Addio ad Agostino Gázzera, per tutti “Güstìn”

16 Gennaio 2019

Una vita da operaio specializzato, un'alpinista del fine settimana, un vero e proprio simbolo della montagna

Si sono svolti ieri mattina, martedì 15 gennaio, a Carmagnola, con la partecipazione di una grande folla, composta anche da tanti scalatori, escursionisti e semplici appassionati del mondo delle altezze di numerose sezioni piemontesi del CAI, i funerali di Agostino Gázzera, classe 1927, autentica icona della montagna e alpinista fin dall’adolescenza. Anni in cui “Güstìn” risaliva le valli alpine del Nord Ovest a colpi di pedale sulla sua vecchia bicicletta, per poter calpestare sentieri e mulattiere, raggiungere i colli in alta quota o salire su qualche cima importante, spesso da solo ma talvolta anche in cordata con gli amici.

Una vita da operaio specializzato, fino alla pensione, e l’orgoglio di una cultura costruita a poco a poco con la frequentazione delle scuole serali, con mille letture e in prevalenza da autodidatta, “Güstìn” era nato a Bra, in provincia di Cuneo, dove aveva trascorso l’infanzia e parte dell’adolescenza, prima di trasferirsi nel 1945 a Torino con la famiglia. Dal 1970 aveva poi preso casa a Carmagnola, a quel tempo nuova sede del reparto fonderie della Fiat.

Alpinista del fine settimana, Agostino era un buon scalatore e aveva messo insieme un nutrito curriculum di brillanti ripetizioni sulle Alpi Occidentali, dalle Marittime al Monte Bianco, cui si aggiungeva qualche via nuova. Poi, nel 1963, sullo Sperone della Brenva, un congelamento gli aveva causato l’amputazione della parte anteriore di entrambi i piedi.

Roba da fargli appendere corda e piccozza al chiodo. Ma lui no: aveva continuato a frequentare la montagna più di prima. Non solo lungo i sentieri e le mulattiere, ma anche percorrendo vie alpinistiche di una certa difficoltà, e dedicandosi all’insegnamento delle tecniche di scalata ai giovani soci del CAI. E anche in tarda età, persino dopo aver superato la boa degli ottant’anni, continuava a cimentarsi sulle cascate ghiacciate, sulle quali si destreggiava con calma e sicurezza.
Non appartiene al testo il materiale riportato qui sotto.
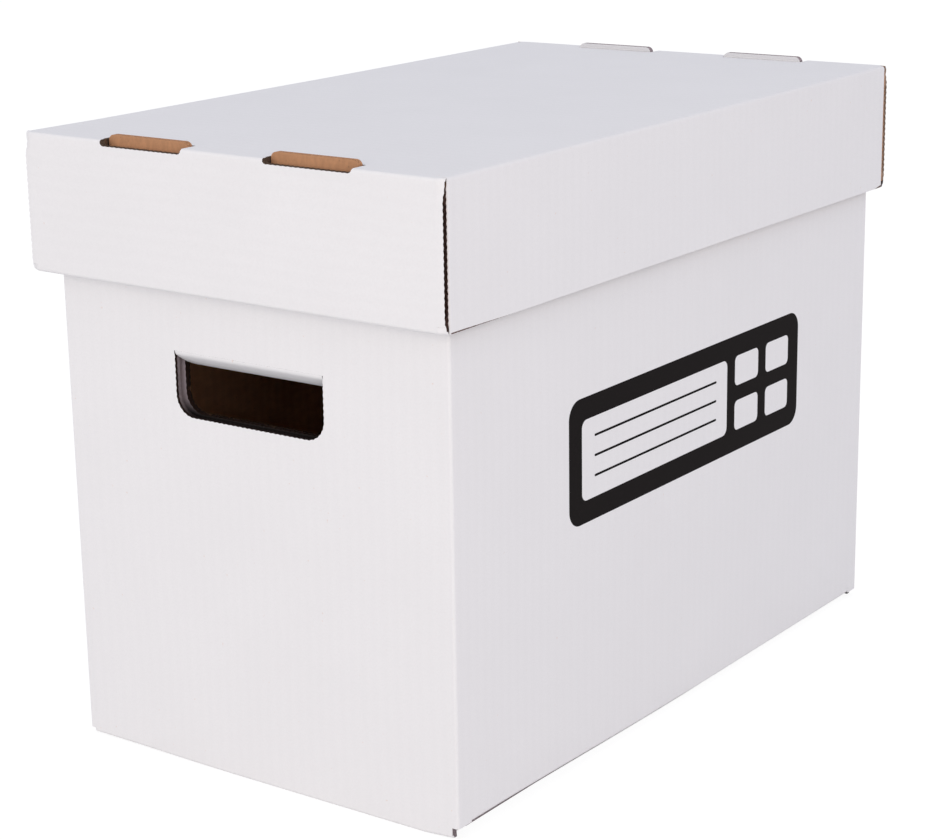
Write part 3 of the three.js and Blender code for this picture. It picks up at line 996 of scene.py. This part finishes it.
class BuildHandFlaps(Operator):
    """Build the pushed-in flaps of the hand holes"""

    bl_idname = "storage_box.hand_flaps"
    bl_label = "Hand flaps"

    def execute(self, context):
        sizes, curl = context.scene.box_sizes, context.scene.flap_sizes
        for place, way in ENDS:
            board_piece(f"curled_flap_{place}", hand_flap_face(curl, way),
                        body_papers("body", context.scene), f"flap_{place}",
                        [f"hand_flap_{place}"], sizes, [crease_crush(curl, way)])
        return {"FINISHED"}


# Lid. It is built round the middle of its own width, and then moved to where it sits.

# Where along the lid its left side begins to bend up, and the height over which the bend fades
LID_BEND_START = -110 * MM
LID_BEND_FADE = 20 * MM


def lid_face(sizes):
    """The white face of the lid: top, four folds, side walls with their curled ends, end walls."""
    reach = fold_reach(sizes)
    flat_x = lid_x - reach
    side_y = lid_y - lay_pitch
    ear_y = lid_y - board - FOLD_SPARE
    crush_x = lid_raw_x - sizes.crush_width
    shoulder, crease = lid_top - reach, lid_bottom + reach
    corner = [(lid_x, side_y), (flat_x, side_y), (flat_x, ear_y), (lid_raw_x, ear_y),
              (lid_raw_x, lid_y), (crush_x, lid_y)]
    rim = corner + [(-x, y) for x, y in reversed(corner)] + [(-lid_x, LID_BEND_START)]
    rim += [(-x, -y) for x, y in corner] + [(x, -y) for x, y in reversed(corner)]
    bm = bmesh.new()
    bm.faces.new([bm.verts.new((x, y, lid_top)) for x, y in rim])
    for _, way in SIDES:
        fold_line = open_edges(bm, lambda p: near(p.x, way * lid_x) and near(p.z, lid_top))
        pull(bm, fold_line, (0, 0, lid_bottom - lid_top))
        for _, far in ENDS:
            upright = open_edges(bm, lambda p: near(p.y, far * side_y) and near(p.x, way * lid_x))
            pull(bm, upright, (-way * reach, 0, 0))
    rows = 2 * round((shoulder - crease) / sizes.tooth)
    step = (shoulder - crease) / rows
    for _, way in ENDS:
        line = open_edges(bm, lambda p: near(p.y, way * lid_y) and near(p.z, lid_top))
        line = pull(bm, line, (0, 0, shoulder - lid_top))
        for _ in range(rows):
            line = pull(bm, line, (0, 0, -step))
    for vert in bm.verts:
        row = round((shoulder - vert.co.z) / step)
        if near(abs(vert.co.x), lid_raw_x) and 0 < row < rows and row % 2:
            vert.co.x -= math.copysign(sizes.tooth_depth, vert.co.x)
    face_white_side(bm, lambda p: near(p.z, lid_top), (0, 0, 1))
    lift_corner(bm, sizes, lid_top + LID_BEND_FADE)
    return bm


def crush_cut_edges(piece, sizes):
    """Thins the lid's ends from outside along their upright cut edges, most of all at the folds."""
    top_from, top_to = lid_top - 10 * MM, lid_top - 4 * MM
    foot_from, foot_to = lid_bottom + 6 * MM, lid_bottom + 1 * MM
    for vert in piece.data.vertices:
        x = abs(vert.co.x - lid_middle)
        if x > lid_raw_x - 2 * sizes.tooth_depth and near(abs(vert.co.y), lid_y):
            at_folds = max(smooth(top_from, top_to, vert.co.z),
                           smooth(foot_from, foot_to, vert.co.z))
            depth = sizes.edge_crush + sizes.corner_crush * at_folds
            vert.co.y -= math.copysign(depth, vert.co.y)


def lift_corner(bm, sizes, top):
    """Bends the lid's front left corner up, less and less up to a height."""
    for vert in bm.verts:
        x, y, z = vert.co
        share = (lid_x - x) / (2 * lid_x) * smooth(LID_BEND_START, -lid_y, y)
        vert.co.z += sizes.lid_lift * share * smooth(top, top - LID_BEND_FADE, z)


def lid_slots(sizes):
    """The slots that the locking tabs come up through, cut over the fold and a little way down."""
    inside = lid_y - end_stack - sizes.slot_slack
    outside = lid_y + board
    low, high = lid_top - sizes.slot_down, lid_top + board
    tooth_depth = sizes.tooth_depth * 0.6
    bm = bmesh.new()
    spans = slot_spans(sizes, sizes.lid_tab_centre, sizes.lid_tab_width, sizes.slot_shift)
    for way, xs in spans:
        corners = rectangle("y", way * outside, xs, (low, high))
        face = plate(bm, corners, (0, 1), sizes.slot_down, 6)
        toothed(bm, face, sizes.tooth, tooth_depth, lambda p: p.z > lid_top)
        thrust(bm, face, (0, -way * (outside - inside), 0))
    return bm


def lid_slot_floor(sizes):
    """The same slots through the rest of the top board, behind the end wall."""
    spans = slot_spans(sizes, sizes.lid_tab_centre, sizes.lid_tab_width)
    return level_slots(sizes, spans, lid_y - end_stack - sizes.slot_slack,
                       lid_y - fold_reach(sizes), lid_top - 2 * board, lid_top + board, (0, 1))


def lid_end_flutes(sizes):
    """The flutes that stand open at the lid's corners."""
    above_foot, below_top = 6 * MM, 9 * MM
    low, high = lid_bottom + above_foot, lid_top - below_top
    thinned = board - sizes.edge_crush
    bm = bmesh.new()
    for _, way in ENDS:
        for _, side in SIDES:
            flute_mouths(bm, sizes, (side * lid_raw_x, way * (lid_y - sizes.edge_crush), low),
                         (0, 0, 1), (0, -way, 0), (-side, 0, 0), high - low, thinned)
    return bm


def lid_piece(name, bm, materials, nodes, sizes, cutters=()):
    """A sheet of the lid, moved to where the lid sits, with its upright cut edges crushed."""
    for shape in (bm, *cutters):
        bmesh.ops.translate(shape, verts=shape.verts, vec=(lid_middle, 0, 0))
    board_piece(name, bm, materials, "lid", nodes, sizes, cutters, crush_cut_edges)


class BuildLidTray(Operator):
    """Build the lid's top with its side and end walls"""

    bl_idname = "storage_box.lid_tray"
    bl_label = "Lid tray"

    def execute(self, context):
        sizes = context.scene.box_sizes
        nodes = ["lid_top", "lid_side_left", "lid_side_right", "lid_end_front", "lid_end_rear"]
        flat_y = lid_y - 2 * fold_reach(sizes)
        cutters = [lid_slots(sizes), lid_slot_floor(sizes), lid_end_flutes(sizes),
                   side_flutes(sizes, lid_x, flat_y, lid_bottom, 1)]
        lid_piece("lid_tray", lid_face(sizes), tray_papers(context.scene), nodes, sizes, cutters)
        return {"FINISHED"}


class BuildLidLinings(Operator):
    """Build the roll-overs and inner boards of the lid's ends, with their locking tabs"""

    bl_idname = "storage_box.lid_linings"
    bl_label = "Lid linings"

    def execute(self, context):
        sizes = context.scene.box_sizes
        halves = (lid_raw_x, lid_lining_x)
        low = lid_bottom + fold_reach(sizes)
        high = lid_top - board - 2 * FOLD_SPARE
        tab = (sizes.lid_tab_centre, sizes.lid_tab_width, lid_tab_z - high, sizes.lid_tab_round, 5)
        for place, way in ENDS:
            face = lining_face(sizes, way, -1, lid_y, low, halves, high, tab)
            lift_corner(face, sizes, lid_top - LID_BEND_FADE)
            lid_piece(f"lid_lining_{place}", face, tab_papers(context.scene),
                      [f"lid_rim_{place}", f"lid_inner_end_{place}"], sizes)
        return {"FINISHED"}


class DressHiddenTabs(Operator):
    """Give the glued tab and the lid's corner tabs, which stay as packed, their kraft paper"""

    bl_idname = "storage_box.hidden_tabs"
    bl_label = "Hidden tabs"

    def execute(self, context):
        for name, node in frame["nodes"].items():
            if name == "body_glue_tab" or name.startswith("lid_corner_tab"):
                node.data.materials.clear()
                node.data.materials.append(liner("kraft", name.split("_")[0], context.scene))
        return {"FINISHED"}


# Print


def rounded_bar(bm, x, ys, zs, film, radius, segments=8):
    """A rounded rectangle of ink on the side wall."""
    face = plate(bm, rectangle("x", x, ys, zs), (0, 1, 2, 3), radius, segments)
    thrust(bm, face, (film, 0, 0))


class PrintIndexPanel(Operator):
    """Print a plain index panel to write on, on the right side wall"""

    bl_idname = "storage_box.index_panel"
    bl_label = "Index panel"

    def execute(self, context):
        sizes = context.scene.print_sizes
        margin, film = sizes.margin, sizes.film
        left, right = sizes.centre_y - sizes.width / 2, sizes.centre_y + sizes.width / 2
        low, high = sizes.centre_z - sizes.height / 2, sizes.centre_z + sizes.height / 2
        divide = left + sizes.divide * sizes.width
        panel = bmesh.new()
        rounded_bar(panel, body_x, (left, right), (low, high), film, sizes.corner, 12)
        bmesh.ops.recalc_face_normals(panel, faces=panel.faces)
        ink = black_ink("black_ink", context.scene.box_colours)
        piece = make_object("index_panel", panel, [ink, ink, ink])
        cut(piece, self.windows(sizes, left, divide, right, low, high))
        rule_corner = 0.5 * MM
        rules = bmesh.new()
        rules.from_mesh(piece.data)
        for index in range(3):
            z = low + margin + (index + 1) * (sizes.height - 2 * margin) / 4
            rounded_bar(rules, body_x, (left + 2 * margin, divide - margin), (z, z + sizes.rule),
                        film, rule_corner, 3)
        bmesh.ops.recalc_face_normals(rules, faces=rules.faces)
        rules.to_mesh(piece.data)
        rules.free()
        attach(piece, "box")
        return {"FINISHED"}

    def windows(self, sizes, left, divide, right, low, high):
        """One ruled window and four boxes, as shapes that cut through the ink."""
        margin, gap, film = sizes.margin, sizes.gap, sizes.film
        back, depth = body_x - film, 4 * film
        window_corner, box_corner = 4 * MM, 3 * MM
        bm = bmesh.new()
        rounded_bar(bm, back, (left + margin, divide), (low + margin, high - margin), depth,
                    window_corner)
        width = (right - margin - divide - 2 * gap) / 2
        height = (sizes.height - 2 * margin - gap) / 2
        for index in range(4):
            y = divide + gap + (index % 2) * (width + gap)
            z = low + margin + (index // 2) * (height + gap)
            rounded_bar(bm, back, (y, y + width), (z, z + height), depth, box_corner)
        return bm


# Stage


LAMP_TARGET = (0, 0, 0.15)

# The name, place, size and colour of each lamp, and the setting that holds its power
LAMPS = (
    ("front_lamp", (-0.9, -3.4, 1.1), 2.2, (1, 0.917, 0.773), "key"),
    ("right_lamp", (2.0, -1.15, 0.85), 1.5, (1, 0.881, 0.764), "side"),
)
ROOM_COLOUR = (0.898, 0.92, 1, 1)
WHITE_LIGHT = (1, 1, 1, 1)

# Where the camera stands, and its turn about the box, its rise and its roll in degrees
CAMERA_PLACE = (0.69244, -0.98661, 0.47332)
CAMERA_TURNS = (35.864, 15.705, -0.978)


def soft_lamp(name, place, size, colour, power):
    light = bpy.data.lights.new(name, "AREA")
    light.shape = "SQUARE"
    light.size = size
    light.energy = power
    light.color = colour
    lamp = bpy.data.objects.new(name, light)
    lamp.location = place
    lamp.rotation_mode = "QUATERNION"
    lamp.rotation_quaternion = (Vector(LAMP_TARGET) - lamp.location).to_track_quat("-Z", "Y")
    bpy.context.scene.collection.objects.link(lamp)


class BuildStage(Operator):
    """Set the pale floor, the soft light and the camera"""

    bl_idname = "storage_box.stage"
    bl_label = "Stage"

    def execute(self, context):
        settings = context.scene.stage_settings
        self.floor()
        self.room(context, settings)
        for name, place, size, colour, power in LAMPS:
            soft_lamp(name, place, size, colour, getattr(settings, power))
        self.camera(context, settings)
        return {"FINISHED"}

    def floor(self):
        """A floor that shines white, but for the shadow on it and the dark under the box."""
        bm = bmesh.new()
        bmesh.ops.create_grid(bm, x_segments=2, y_segments=2, size=12)
        finish = Finish("pale_floor")
        finish.feed(finish.shader, {"Base Color": (0.8, 0.8, 0.8, 1), "Roughness": 1,
                                    "Specular IOR Level": 0})
        side_inset, bent_inset, end_inset = 5.2 * MM, 3.2 * MM, 7 * MM
        bend_start = -20 * MM
        x, y, _ = finish.split(finish.place())
        bent = finish.ramp(y * -1, bend_start, inner_flap_y)
        under = ((x.size() < body_x - side_inset - bent * bent_inset)
                 * (y.size() < body_y - end_inset))
        glow = finish.node("ShaderNodeEmission", {}, {"Color": WHITE_LIGHT, "Strength": 1.12})
        shine_share = 0.82
        finish.surface("Material Output", finish.seen_directly() * shine_share * (1 - under),
                       finish.shader, glow)
        make_object("floor", bm, [finish.material])

    def room(self, context, settings):
        """Even light all round, before a white backdrop."""
        world = bpy.data.worlds.new("studio")
        world.use_nodes = True
        room = Nodes(world.node_tree)
        light = room.tree.nodes["Background"]
        room.feed(light, {"Color": ROOM_COLOUR, "Strength": settings.fill})
        backdrop = room.node("ShaderNodeBackground", {}, {"Color": WHITE_LIGHT})
        room.surface("World Output", room.seen_directly(), light, backdrop)
        context.scene.world = world
        context.scene.view_settings.view_transform = "Standard"

    def camera(self, context, settings):
        """The place, turn and lens that the photo was taken with."""
        yaw, rise, roll = (math.radians(angle) for angle in CAMERA_TURNS)
        turns = ((yaw, "Z"), (QUARTER - rise, "X"), (roll, "Z"))
        about, tilted, rolled = (Matrix.Rotation(angle, 3, axis) for angle, axis in turns)
        camera = bpy.data.objects.new("camera", bpy.data.cameras.new("camera"))
        camera.data.lens = settings.lens
        camera.data.sensor_width = 36
        camera.rotation_mode = "QUATERNION"
        camera.rotation_quaternion = (about @ tilted @ rolled).to_quaternion()
        camera.location = CAMERA_PLACE
        context.scene.collection.objects.link(camera)
        context.scene.camera = camera


class StorageBoxPanel(Panel):
    """Shows the box's settings and the buttons that build its pieces"""

    bl_idname = "VIEW3D_PT_storage_box"
    bl_label = "Magazine storage box"
    bl_space_type = "VIEW_3D"
    bl_region_type = "UI"
    bl_category = "Storage Box"

    def draw(self, context):
        for group in GROUPS:
            settings = getattr(context.scene, group)
            for key in settings.bl_rna.properties.keys():
                if key not in ("rna_type", "name"):
                    self.layout.prop(settings, key)
        for operator in OPERATORS:
            self.layout.operator(operator.bl_idname)


GROUPS = {
    "box_sizes": BoxSizes,
    "flap_sizes": FlapSizes,
    "print_sizes": PrintSizes,
    "box_colours": BoxColours,
    "stage_settings": StageSettings,
}
OPERATORS = (
    BuildBodyWalls,
    BuildBodyLinings,
    BuildBottomFlaps,
    BuildHandFlaps,
    BuildLidTray,
    BuildLidLinings,
    DressHiddenTabs,
    PrintIndexPanel,
    BuildStage,
)
CLASSES = (*GROUPS.values(), *OPERATORS, StorageBoxPanel)


def register():
    for made in CLASSES:
        bpy.utils.register_class(made)
    for name, group in GROUPS.items():
        setattr(bpy.types.Scene, name, PointerProperty(type=group))


def unregister():
    for name in GROUPS:
        delattr(bpy.types.Scene, name)
    for made in reversed(CLASSES):
        bpy.utils.unregister_class(made)


def main():
    for name in ("Cube", "Light", "Camera"):
        if name in bpy.data.objects:
            bpy.data.objects.remove(bpy.data.objects[name])
    register()
    for operator in OPERATORS:
        module, name = operator.bl_idname.split(".")
        getattr(getattr(bpy.ops, module), name)()
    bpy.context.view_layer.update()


if __name__ == "__main__":
    main()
Assai noto negli ambienti alpinistici, con gli anni Güstìn era diventato un vero e proprio simbolo della montagna. Barbone incolto e una chioma fluente di capelli candidi, era conosciuto in tutte le Alpi e anche in molte zone degli Appennini.

Nella primavera del 2017, per i tipi di Montura Editing, Roberto Mantovani e Daniele Lira avevano firmato un libro fotografico che racconta la vita del protagonista (La lunga storia di Agostino Gázzera). Nella parte finale del testo, gli autori raccontano che Agostino, anche a ottant’anni suonati, era sempre il primo ad arrivare ai raduni del CAI e l’ultimo a rientrare a casa dopo le feste in rifugio, pronto magari a un’alzataccia la mattina successiva, se scopriva la possibilità di aggregarsi a qualche comitiva di conoscenti in partenza per qualche cima.
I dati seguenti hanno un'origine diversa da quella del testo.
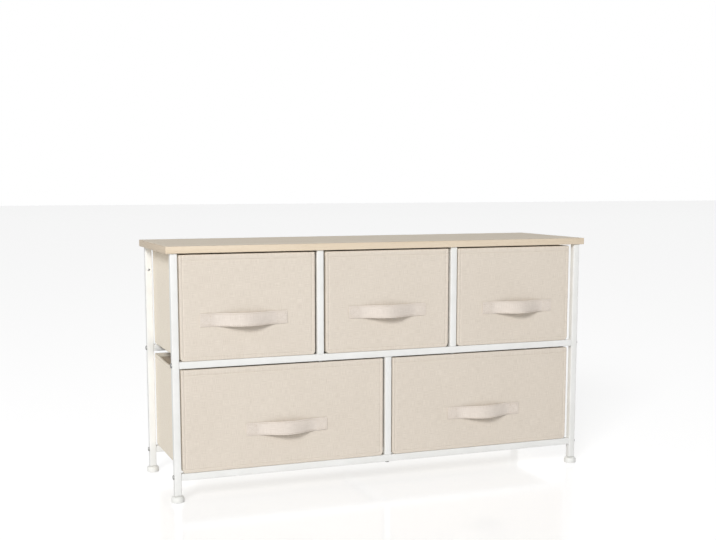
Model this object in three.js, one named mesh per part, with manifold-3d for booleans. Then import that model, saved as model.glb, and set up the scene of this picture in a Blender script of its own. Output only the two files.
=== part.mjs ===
// Fabric drawer dresser: a light wooden top on a bolted frame of square steel tube, with five
// open-topped cloth bins that stand on the rails and slide out to the front.
// Millimetres. +Z is up, the front looks along -Y, and +X is to the right seen from the front.

import * as THREE from 'three';
import * as BufferGeometryUtils from 'three/addons/utils/BufferGeometryUtils.js';
import Module from 'manifold-3d';

const wasm = await Module();
wasm.setup();

// Whole dresser
const overallHeight = 545;

// Wooden top
const slabWidth = 1000;
const slabDepth = 300;
const slabThickness = 15;
const slabBevel = 1;
const sideOverhang = 10;
const frontOverhang = 4;

// Steel tube of the frame
const tubeSize = 15;
const tubeWall = 1.2;
const tubeCornerRadius = 1.5;
const endPlate = 3;

// Heights of the undersides of the two rail levels above the floor
const lowRailBottom = 46.5;
const midRailBottom = 287;

// Pins and pegs that locate the tubes
const pinRadius = 2.5;
const pinLength = 6;
const pegRadius = 4;
const pegLength = 3;
const anchorHoleRadius = 2.6;
const anchorHoleDrop = 53.5;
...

E quando la compagnia degli amici, sfinita per l’ora tarda e per le libagioni, stava ormai per dissolversi nella notte, a chi gli chiedeva informazioni sulle sue mosse successive, com’è capitato, al termine delle uscite sul campo, ai due redattori del volume citato poco sopra, rispondeva, invariabilmente in dialetto piemontese: «E adess? Adess andùma a canté ‘n’t ’nàutra cùrt» (adesso andiamo a cantare in un altro cortile).

Addio, Agostino! Un grande abbraccio dal Presidente generale CAI e da tutti i soci del Sodalizio.